This made me laugh aloud (via Instapundit):
Fed up with government gridlock, but put off by the flavor of the Tea Party, people in cities across the country are offering an alternative: the Coffee Party.
It’s like those ads in the ’80s: “If you like Calvin Klein’s Obsession, you’ll LOVE Compulsion!”
The Coffee Party soi-disant movement is pitching itself as a friendly alternative to the Tea Parties—disingenuously, as it turns out. But even if it were representing itself accurately, it would be tiresome. This is from the NYT profile, and…I mean, talk about someone who doesn’t get it:
The slogan is “Wake Up and Stand Up.” The mission statement declares that the federal government is “not the enemy of the people, but the expression of our collective will, and that we must participate in the democratic process in order to address the challenges we face as Americans.”
…
“The way I see it,” Ms. Park said, “our government is diseased, but you don’t abandon it because it’s ill. It’s the only body we have to address collective problems. You can’t bound government according to state borders when companies don’t do that, air doesn’t. [AIR?! WTF?–SRK] It just doesn’t fit with the world.”

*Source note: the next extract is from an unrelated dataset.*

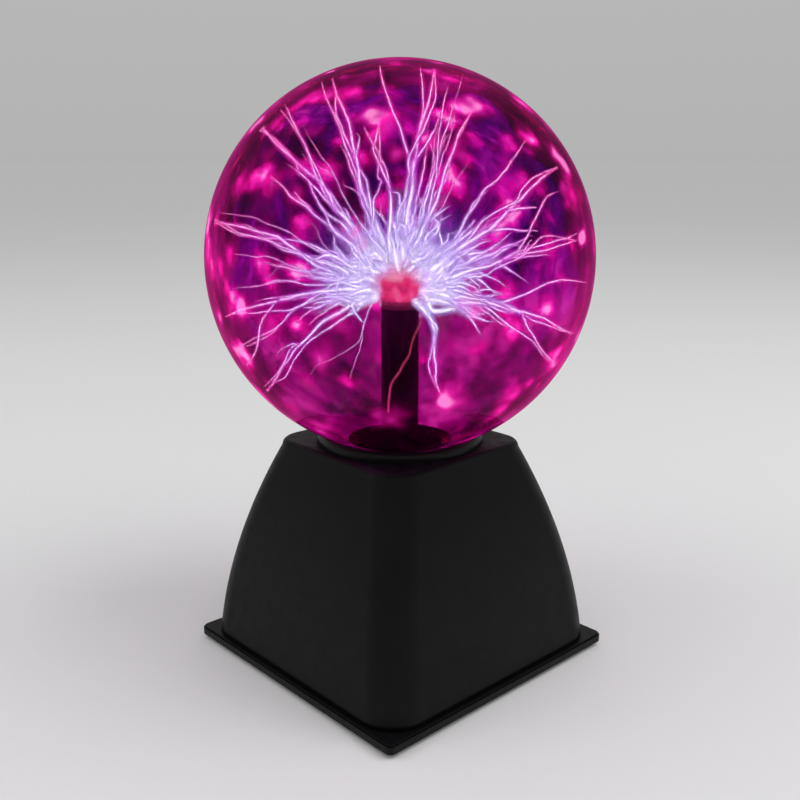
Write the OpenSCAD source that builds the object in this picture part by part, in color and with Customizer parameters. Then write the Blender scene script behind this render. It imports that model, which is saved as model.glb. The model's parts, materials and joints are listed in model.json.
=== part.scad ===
// Plasma ball: a gas-filled glass globe on a square, bow-sided base that holds its driver.
// The origin is on the ground under the middle of the base. +Z is up, and the controls face +Y.

/* [Globe] */
// Outside diameter of the glass globe
globe_d = 150; // [140:1:160]
// Thickness of the globe's glass
glass_t = 1.8; // [1.4:0.1:2.4]
// Outside diameter of the globe's neck
neck_d = 36; // [34:0.5:37]
// Length of the neck below the globe's surface
neck_l = 24; // [20:1:26]

/* [Electrode] */
// Diameter of the glass bulb round the electrode
bulb_d = 17.4; // [16:0.2:22]
// Outside diameter of the glass stem that carries the bulb
stem_d = 15; // [13:0.5:16]
// How far the electrode's centre lies below the globe's centre
bulb_drop = 9.5; // [4:0.5:16]

/* [Base] */
// Width of the square plinth
plinth_w = 122; // [121:1:130]
// Thickness of the plinth
plinth_t = 3.6; // [3:0.2:5]
// Width of the housing where it stands on the plinth
skirt_w = 118; // [116:1:119]
// Width of the housing at its top
crown_w = 73; // [72:1:78]
// Height of the housing above the plinth
housing_h = 85.5; // [82:0.5:90]
// Part of the housing's taper that is bow, which steepens it towards the top
bow = 28.7; // [20:0.1:32]
// Thickness of the housing's walls
wall = 2.4; // [2:0.1:3]
// Height of a rubber foot below the plinth
foot_h = 2; // [1.5:0.5:3]

/* [Controls] */
// Width of the recess in the back face
recess_w = 64; // [62:1:66]
// Height of the recess
recess_h = 22; // [20:1:24]
// Travel of the mode switch each way from its middle setting
switch_travel = 2.5; // [2:0.1:3]

/* [Hidden] */

smooth = 96;        // $fn of round parts
hull_smooth = 32;   // $fn of the circles that a hull is stretched over
gap = 0.05;         // running gap between parts that only touch
clear = 0.3;        // gap round a part that moves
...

Dear lady, I Wake Up and Stand Up every morning and then read and watch the news so I know what’s going on. I voted by absentee ballot every even year of the dozen I lived abroad, and in November 2008 I got in line at my polling station at 6:15. Participating in the democratic process is important. I don’t gainsay that point.
The part that drives me nuts is that Washington has its greasy little tentacles insinuated into so many areas of American life that I don’t feel informed unless I’m constantly aware of what Barack Obama, Nancy Pelosi, Harry Reid, Rahm Emmanuel, Valerie Jarrett, David Axelrod, Tim Geithner, Janet Napolitano, Eric Holder, Ben Bernanke, Evan Bayh, Lindsey Graham, Barbara Boxer, Dianne Feinstein, Maxine Waters, Blanche Lincoln, Sarah Palin, Arne Duncan, Charles Rangel, Kathleen Sibelius, Robert Gates, and Peter Orszag have been getting their mitts all over during the last 72 hours. Note that that list doesn’t include Hillary Clinton—the Secretary of State—or my own damned senators and congresswoman. And we’re just talking about people I can now recall off the top of my head while agitated.
I don’t really do this because I’m a politics junkie. I would far rather spend a free eight minutes fantasizing about eating brioche crumbs out of Clive Owen’s chest hair than watching and listening to the unappetizing Barney Frank. But there’s so much to pay attention to that keeping informed feels practically like a full-time job. Enough, already.
Yes, the federal government is an instrument—“expression” sounds weird to me there—of our collective will. That’s exactly why it should be smaller. Americans have principled disagreements over a lot of issues. Getting together and talking about them can help establish goodwill and make things less contentious, but that doesn’t mean we’re ever going to be able to agree on most of them. Whatever you want to say about the air, state power would be better used if it were contained as much as possible. Competition and the right of exit allow citizens to make the trade-offs that best suit them; collectivism and central planning force citizens to adjust their aspirations to Washington’s master plan. It’s all very well to use the federal government to “address collective problems,” but we still have to decide what those problems are and are not.
The insouciant wag at the NYT writes, “The party has inspired the requisite jokes: why not a latte party, a chai party, a Red Bull party?” Heh-heh…funny! Me, I’ve informally decided to re-appropriate the Whiskey Rebellion. There’s one chapter (based in my apartment) with one member (guess who). The organizing principle is simple: Every time some DC hack or collectivist gasbag makes an authoritative-sounding public statement about a social or economic sector he or she clearly knows nothing about, I take a restorative sip of Laphroaig.
Added on 4 March: Thanks to Eric for the link. He has more on nanny-state-ism, as usual.
Added on 10 March: I always forget there’s only one m in Emanuel. Why can’t annoying people at least have names that are easy to spell?